= John Laing (bibliographer) =

John Laing (1809 – 3 April 1880) was a minister of the Free Church of Scotland, known as a bibliographer.

==Life==
He was born in Edinburgh, but spent his early youth at Dalmeny, where his father was for factor to the Earl of Rosebery; his mother was Mary Fyfe, of a Banffshire family. After taking the course at Edinburgh University in arts and theology, he was, in 1842, ordained assistant and successor to John M. Robertson, minister of Livingston, Linlithgowshire. At the disruption of 1843 he withdrew from the establishment, joined the newly formed Free Church, and for a time continued his ministry in the same parish.

On 29 August 1843, he married at Livingston, Catherine Fyfe, daughter of a West India proprietor, and had three daughters, the eldest of whom predeceased him.

In 1846 Laing became chaplain to the Presbyterian soldiers at Gibraltar and afterwards at Malta. Failing health, together with a reluctance to appear in public, caused him to resign his charge. In 1850, he was appointed librarian at New College, Edinburgh, where his work in bibliography began. He died on 3 April 1880.

==Works==
Laing published the Catalogue of the Printed Books and Manuscripts in the Library of New College, Edinburgh, 1868.

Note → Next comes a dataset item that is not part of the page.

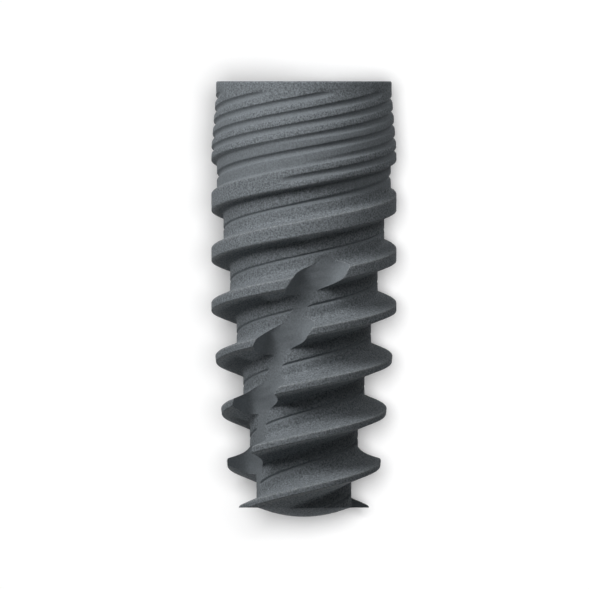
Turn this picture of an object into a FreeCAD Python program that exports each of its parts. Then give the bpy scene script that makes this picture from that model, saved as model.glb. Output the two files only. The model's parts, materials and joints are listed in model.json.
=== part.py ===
import FreeCAD, Part
import math
import os
from FreeCAD import Vector

# A tapered dental implant with a two-start thread and an internal hexagon socket.
# It is modelled upright, with its axis on Z, its platform at Z = 0, its apex below
# and its front towards -Y. At the end it is laid on its side, with the platform
# towards +Y and the front up, and rolls a little to where it comes to rest.
# A depth is measured from the platform to the apex.
# All sizes are in millimetres, and all angles in degrees.

# Outline of the body, before anything is cut into it
LENGTH = 10.0
PLATFORM_DIAMETER = 4.03
RIM_CHAMFER = 0.05
COLLAR_HEIGHT = 0.25
BODY_DIAMETER = 4.25
NECK_DEPTH = 1.55
TAPER_DEPTH = 5.49
TIP_DIAMETER = 3.30
DOME_HEIGHT = 0.21

# Main thread: two starts, right-handed, with a floor that steps inwards turn by turn
PITCH = 1.2
STARTS = 2
NECK_THREAD_DEPTH = 0.045
TIP_THREAD_DEPTH = 0.61
TIP_CREST_WIDTH = 0.105
FLANK_ANGLE = 18.3
THREAD_PHASE_DEPTH = 3.41

# Micro grooves: they cover the neck, and one in four goes on along the thread's floor
GROOVES_PER_PITCH = 4
GROOVE_WIDTH = 0.19
GROOVE_DEPTH = 0.055
GROOVE_TOP = 0.2
GROOVE_RUN_OUT = 0.2
CREST_GROOVE_END = 2.31
FLANK_GROOVE_END = 2.0

# Cutting flutes: two channels with a round bottom on a steep right-hand spiral
FLUTES = 2
FLUTE_WIDTH = 1.01
FLUTE_LEAD = 20.3
FLUTE_SINK = 0.03
FLUTE_TOP = 3.37
FLUTE_RUN_OUT = 0.75
FLUTE_FRONT_DEPTH = 5.04

# Socket for the abutment: a lead-in bevel, a hexagon and a bore for the screw
BEVEL_DIAMETER = 3.35
HEXAGON_ACROSS_FLATS = 2.42
HEXAGON_DEPTH = 1.5
RELIEF_DIAMETER = 1.9
RELIEF_DEPTH = 2.2
BORE_DIAMETER = 1.55
BORE_DEPTH = 5.4
DRILL_POINT_ANGLE = 118.0

# How far each cutter stands clear of the skin that it goes through
CLEAR = 0.1

# Turn about its own axis between lying with the front up and lying at rest
REST_ROLL = 15.3

FULL_TURN = 2 * math.pi
LEAD = PITCH * STARTS
END_DEPTH = LENGTH - DOME_HEIGHT
FLANK_SLOPE = math.tan(math.radians(FLANK_ANGLE))
FLOOR_WIDTH = PITCH - TIP_CREST_WIDTH - 2 * FLANK_SLOPE * TIP_THREAD_DEPTH
ORIGIN = Vector(0, 0, 0)
UP = Vector(0, 0, 1)


def between(value, start, end, at_start, at_end):
    """The value on the straight line through (start, at_start) and (end, at_end)."""
    return at_start + (at_end - at_start) * (value - start) / (end - start)


def skin_radius(depth):
    """Radius of the uncut body at a depth."""
    body, platform, tip = BODY_DIAMETER / 2, PLATFORM_DIAMETER / 2, TIP_DIAMETER / 2
    if depth < COLLAR_HEIGHT:
        return platform
    if depth < NECK_DEPTH:
        return between(depth, COLLAR_HEIGHT, NECK_DEPTH, platform, body)
    if depth < TAPER_DEPTH:
        return body
    return between(depth, TAPER_DEPTH, END_DEPTH, body, tip)


def core_radius(depth):
    """Radius of the thread's floor where the middle of the floor lies at a depth."""
    at_neck = BODY_DIAMETER / 2 - NECK_THREAD_DEPTH
    at_tip = TIP_DIAMETER / 2 - TIP_THREAD_DEPTH
    return between(depth, NECK_DEPTH, END_DEPTH, at_neck, at_tip)


def groove_angle(depth):
    """Angle at which the first start passes a depth; the right-hand side is angle 0."""
    return FULL_TURN * (THREAD_PHASE_DEPTH - depth) / LEAD


def polar(radius, angle, z):
    return Vector(radius * math.cos(angle), radius * math.sin(angle), z)


def turned(half_profile):
    """Solid of revolution about the axis from a closed list of edges."""
    return Part.Face(Part.Wire(half_profile)).revolve(ORIGIN, UP, 360)


def chain(points):
    """Straight edges through the points."""
    return [Part.makeLine(a, b) for a, b in zip(points, points[1:])]


def make_blank():
    """The turned body: platform, neck, cylinder, taper, flat end and small dome."""
    rim = PLATFORM_DIAMETER / 2
    dome_base = core_radius(END_DEPTH)
    points = [
        ORIGIN,
        Vector(rim - RIM_CHAMFER, 0, 0),
        Vector(rim, 0, -RIM_CHAMFER),
        Vector(rim, 0, -COLLAR_HEIGHT),
        Vector(BODY_DIAMETER / 2, 0, -NECK_DEPTH),
        Vector(BODY_DIAMETER / 2, 0, -TAPER_DEPTH),
        Vector(TIP_DIAMETER / 2, 0, -END_DEPTH),
        Vector(dome_base, 0, -END_DEPTH),
    ]
    apex = Vector(0, 0, -LENGTH)
    dome_radius = (dome_base ** 2 + DOME_HEIGHT ** 2) / (2 * DOME_HEIGHT)
    half_angle = math.asin(dome_base / dome_radius) / 2
    middle = Vector(dome_radius * math.sin(half_angle), 0,
                    dome_radius * (1 - math.cos(half_angle)) - LENGTH)
    dome = Part.Arc(points[-1], middle, apex).toShape()
    return turned(chain(points) + [dome, Part.makeLine(apex, ORIGIN)])


def helical_bar(section, stops, turn):
    """
    Closed bar that winds round the axis. section(depth) gives its corners as
    (radius, z) pairs. The bar runs from the first stop to the last, and each
    stretch between two stops is divided again, so that none passes a full turn.
    """
    faces = []
    for top, bottom in zip(stops, stops[1:]):
        parts = math.ceil((bottom - top) / LEAD)
        for i in range(parts):
            start = between(i, 0, parts, top, bottom)
            end = between(i + 1, 0, parts, top, bottom)
            faces += helical_stretch(section, start, end, turn)
    for depth in (stops[0], stops[-1]):
        faces.append(Part.Face(Part.makePolygon(closed_ring(section, depth, turn))))
    shell = Part.Shell(faces)
    shell.sewShape()
    bar = Part.Solid(shell)
    if bar.Volume < 0:
        bar.reverse()
    return bar


def closed_ring(section, depth, turn):
    """Corners of the section in space, with the first one again at the end."""
    angle = groove_angle(depth) + turn
    ring = [polar(radius, angle, z) for radius, z in section(depth)]
    return ring + ring[:1]


def helical_stretch(section, start, end, turn):
    """Ruled faces between neighbouring corner curves, over part of a turn."""
    points_per_turn = 24
    count = max(4, math.ceil(points_per_turn * (end - start) / LEAD))
    depths = [between(i, 0, count, start, end) for i in range(count + 1)]
    rings = [closed_ring(section, depth, turn) for depth in depths]
    curves = []
    for corner in zip(*rings):
        curve = Part.BSplineCurve()
        curve.interpolate(list(corner))
        curves.append(curve.toShape())
    return [Part.makeRuledSurface(a, b) for a, b in zip(curves, curves[1:])]


def make_thread_cutter(turn):
    """Cutter of one start. Its floor lies parallel to the axis on a tapering core."""
    depths = (NECK_DEPTH, TAPER_DEPTH, END_DEPTH)
    reach = CLEAR + max(skin_radius(depth) - core_radius(depth) for depth in depths)
    half_floor = FLOOR_WIDTH / 2
    half_mouth = half_floor + FLANK_SLOPE * reach

    def section(depth):
        floor = core_radius(depth)
        return [(floor, half_floor - depth), (floor, -half_floor - depth),
                (floor + reach, -half_mouth - depth), (floor + reach, half_mouth - depth)]

    return helical_bar(section, [NECK_DEPTH - PITCH / 2, LENGTH + PITCH / 2], turn)


def make_groove_cutter(number):
    """
    Cutter of one micro groove, with a V section. The one in the middle of each
    thread start goes on along the thread's floor to the apex. The others rise out
    of the skin: halfway between two starts on the crest, the rest beside the floor.
    """
    turn = FULL_TURN * number / (STARTS * GROOVES_PER_PITCH)
    place = number % GROOVES_PER_PITCH
    on_floor = place == 0
    on_crest = 2 * place == GROOVES_PER_PITCH
    height = GROOVE_DEPTH + GROOVE_DEPTH / 2
    half_mouth = height * GROOVE_WIDTH / 2 / GROOVE_DEPTH
    top_end = GROOVE_TOP + GROOVE_RUN_OUT
    bottom = CREST_GROOVE_END if on_crest else FLANK_GROOVE_END
    bottom_start = bottom - GROOVE_RUN_OUT

    def section(depth):
        tip = skin_radius(depth) - GROOVE_DEPTH
        if on_floor:
            tip = min(tip, core_radius(depth) - GROOVE_DEPTH)
        elif depth > bottom_start:
            tip += height * (depth - bottom_start) / GROOVE_RUN_OUT
        if depth < top_end:
            tip += height * (top_end - depth) / GROOVE_RUN_OUT
        return [(tip, -depth), (tip + height, -half_mouth - depth),
                (tip + height, half_mouth - depth)]

    if on_floor:
        stops = [GROOVE_TOP, top_end, thread_start_depth(), LENGTH + PITCH / 2]
    else:
        stops = [GROOVE_TOP, top_end, NECK_DEPTH, bottom_start, bottom]
    return helical_bar(section, stops, turn)


def thread_start_depth():
    """Depth at which the thread's floor comes out of the widening neck."""
    neck_slope = (BODY_DIAMETER - PLATFORM_DIAMETER) / 2 / (NECK_DEPTH - COLLAR_HEIGHT)
    core_slope = (core_radius(NECK_DEPTH) - core_radius(END_DEPTH)) / (END_DEPTH - NECK_DEPTH)
    return NECK_DEPTH - NECK_THREAD_DEPTH / (neck_slope + core_slope)


def flute_section(depth, turn):
    """A channel's section across its path: a half circle with straight sides."""
    half = FLUTE_WIDTH / 2
    angle = FULL_TURN * (FLUTE_FRONT_DEPTH - depth) / FLUTE_LEAD - FULL_TURN / 4 + turn
    outwards = polar(1, angle, 0)
    around = polar(1, angle + FULL_TURN / 4, 0)
    floor = core_radius(depth) - FLUTE_SINK
    path = around * (-FULL_TURN * floor / FLUTE_LEAD) - UP
    across = path.cross(outwards).normalize() * half
    run_out_end = FLUTE_TOP + FLUTE_RUN_OUT
    if depth < run_out_end:
        floor += FLUTE_RUN_OUT * ((run_out_end - depth) / FLUTE_RUN_OUT) ** 2
    bottom = outwards * floor - UP * depth
    centre = bottom + outwards * half
    left, right = centre - across, centre + across
    rise = outwards * (BODY_DIAMETER / 2 - core_radius(END_DEPTH) + CLEAR)
    sides = chain([right, right + rise, left + rise, left])
    return Part.Wire([Part.Arc(left, bottom, right).toShape()] + sides)


def make_flute_cutter(turn):
    """Cutter of one flute, which rises out of the body at its upper end."""
    sections = 22
    end = LENGTH + FLUTE_WIDTH / 2
    depths = [between(i, 0, sections, FLUTE_TOP, end) for i in range(sections + 1)]
    return Part.makeLoft([flute_section(depth, turn) for depth in depths], True)


def make_socket_cutters():
    """The turned part of the socket, and its hexagon."""
    bore = BORE_DIAMETER / 2
    relief = RELIEF_DIAMETER / 2
    flat = HEXAGON_ACROSS_FLATS / 2
    bevel = BEVEL_DIAMETER / 2
    point = bore / math.tan(math.radians(DRILL_POINT_ANGLE / 2))
    points = [
        Vector(0, 0, CLEAR),
        Vector(bevel + CLEAR, 0, CLEAR),
        Vector(flat, 0, flat - bevel),
        Vector(relief, 0, flat - bevel),
        Vector(relief, 0, -RELIEF_DEPTH),
        Vector(bore, 0, bore - relief - RELIEF_DEPTH),
        Vector(bore, 0, -BORE_DEPTH),
        Vector(0, 0, -BORE_DEPTH - point),
    ]
    corner = flat / math.cos(math.pi / 6)
    ring = [polar(corner, FULL_TURN * i / 6, 0) for i in range(7)]
    hexagon = Part.Face(Part.makePolygon(ring)).extrude(-UP * HEXAGON_DEPTH)
    return [turned(chain(points + points[:1])), hexagon]


def laid_down(upright):
    """The implant on its side, at rest on its crests."""
    upright.rotate(ORIGIN, Vector(1, 0, 0), -90)
    upright.rotate(ORIGIN, Vector(0, 1, 0), REST_ROLL)
    return upright


def make_implant():
    body = make_blank()
    body = body.cut([make_thread_cutter(FULL_TURN * i / STARTS) for i in range(STARTS)])
    body = body.cut([make_groove_cutter(i) for i in range(STARTS * GROOVES_PER_PITCH)])
    body = body.cut([make_flute_cutter(FULL_TURN * i / FLUTES) for i in range(FLUTES)])
    body = body.cut(make_socket_cutters())
    return laid_down(body)


def main():
    os.makedirs("parts", exist_ok=True)
    make_implant().exportStep("parts/implant_body.step")


if __name__ == "__main__":
    main()
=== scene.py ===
import bpy
import json
import math
import numpy as np
from types import SimpleNamespace
from bpy.props import FloatProperty, FloatVectorProperty, PointerProperty
from mathutils import Matrix, Vector
from mathutils.geometry import delaunay_2d_cdt

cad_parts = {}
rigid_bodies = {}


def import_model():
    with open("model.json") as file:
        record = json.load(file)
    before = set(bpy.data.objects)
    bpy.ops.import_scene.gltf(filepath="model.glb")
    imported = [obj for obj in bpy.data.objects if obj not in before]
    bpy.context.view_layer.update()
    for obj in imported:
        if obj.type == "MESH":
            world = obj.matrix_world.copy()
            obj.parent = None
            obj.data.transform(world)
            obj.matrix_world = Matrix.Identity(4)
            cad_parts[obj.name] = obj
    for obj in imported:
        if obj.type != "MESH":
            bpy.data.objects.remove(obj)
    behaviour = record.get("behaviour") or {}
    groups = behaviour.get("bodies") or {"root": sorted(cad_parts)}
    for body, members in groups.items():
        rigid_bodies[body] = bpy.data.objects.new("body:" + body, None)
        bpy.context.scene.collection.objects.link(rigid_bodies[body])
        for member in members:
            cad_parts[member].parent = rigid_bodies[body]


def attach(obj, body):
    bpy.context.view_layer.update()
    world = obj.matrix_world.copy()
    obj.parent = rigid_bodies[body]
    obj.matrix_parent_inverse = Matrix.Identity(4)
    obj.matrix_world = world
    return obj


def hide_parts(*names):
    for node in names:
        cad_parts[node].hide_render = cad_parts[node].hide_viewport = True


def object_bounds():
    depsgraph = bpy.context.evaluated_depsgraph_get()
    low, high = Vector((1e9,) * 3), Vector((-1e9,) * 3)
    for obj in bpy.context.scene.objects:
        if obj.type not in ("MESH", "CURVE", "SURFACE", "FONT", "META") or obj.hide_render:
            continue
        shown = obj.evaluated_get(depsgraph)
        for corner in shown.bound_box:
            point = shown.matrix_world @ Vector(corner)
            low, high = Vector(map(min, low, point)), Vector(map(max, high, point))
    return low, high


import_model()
cad_low, cad_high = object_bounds()

bl_info = {
    "name": "Dental Implant",
    "version": (1, 0, 0),
    "blender": (4, 5, 0),
    "location": "3D View > Sidebar > Implant",
    "description": "Tapered titanium implant with a two-start thread, flutes and a hexagon socket",
    "category": "Add Mesh",
}

# The implant is worked out upright: its axis is Z, its platform lies at height 0 and its
# apex below, and a depth is measured from the platform. laid_down() turns it to where
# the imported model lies.

FULL_TURN = 2 * math.pi
MILLIMETRE = 0.001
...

After the death of Samuel Halkett in 1871, the materials Halkett had collected for a dictionary of anonymous literature were given to Laing, who more than doubled the collection. He died before the work went to press; with the exception of the indices, it was arranged and edited by his elder surviving daughter, and appeared in four volumes entitled A Dictionary of Anonymous and Pseudonymous Literature of Great Britain, between 1882 and 1888.